The lead from Wall Street provides little clarity as stocks staged a significant recovery later on Monday after moving sharply lower at the open. Buying interest waned thereafter, however, and the markets eventually ended the session roughly flat.

Renewed concerns about the financial situation in Europe contributed to the initial weakness on Wall Street, as the G20 called for a further enhancement of Europe's bailout fund before the rest of the G20 nations can consider increasing their contribution to the International Monetary Fund's resources.

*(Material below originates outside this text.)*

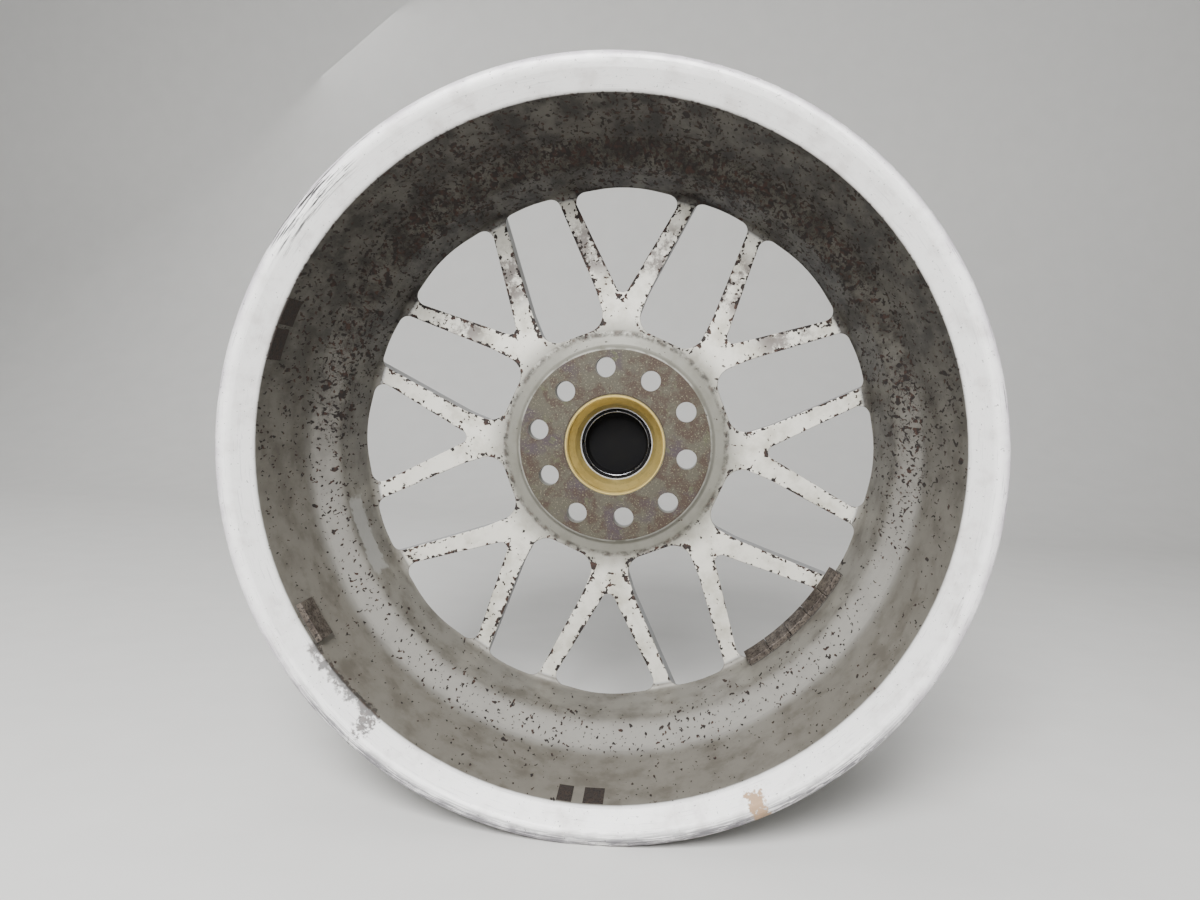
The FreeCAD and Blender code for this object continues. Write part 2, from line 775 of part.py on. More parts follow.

Upbeat housing data contributed to the subsequent recovery, as the National Association of Realtors reported that its pending home sales index rose by more than expected in January, reaching its highest level since April 2010. NAR said its pending home sales index rose 2.0 percent to 97.0 in January from a downwardly revised 95.1 in December. Economists had been expecting to index to increase by about 1.5 percent.

While the markets also benefited from a pullback by the price of crude oil as well as news that Germany's lower house of parliament voted in favor of a second Greek bailout package, traders seemed somewhat reluctant to continue buying stocks in afternoon trading.

Among individual stocks, Transocean (RIG) rose by 5.3 percent after reporting a fourth quarter loss of $18.62 per share, including items that impacted results by $18.80 per share. Operating revenues rose to $2.42 billion from $2.13 billion a year earlier.

Home improvement retailer Lowe's (LOW) also closed higher after reporting fourth quarter earnings of $0.26 per share on revenues of $11.6 billion. The results exceeded estimates. The company also updated its 2012 guidance, forecasting earnings of $1.75 to $1.85 per share on 1 to 2 percent sales growth.

Once again, the Dow reached an intraday high above 13,000 but ended the session modestly lower. While the Dow edged down 1.44 points or less than a tenth of a percent to 12,981.51, the NASDAQ inched up 2.41 points or 0.1 percent to 2,966.16 and the S&P 500 rose 1.85 points or 0.1 percent to 1,367.59.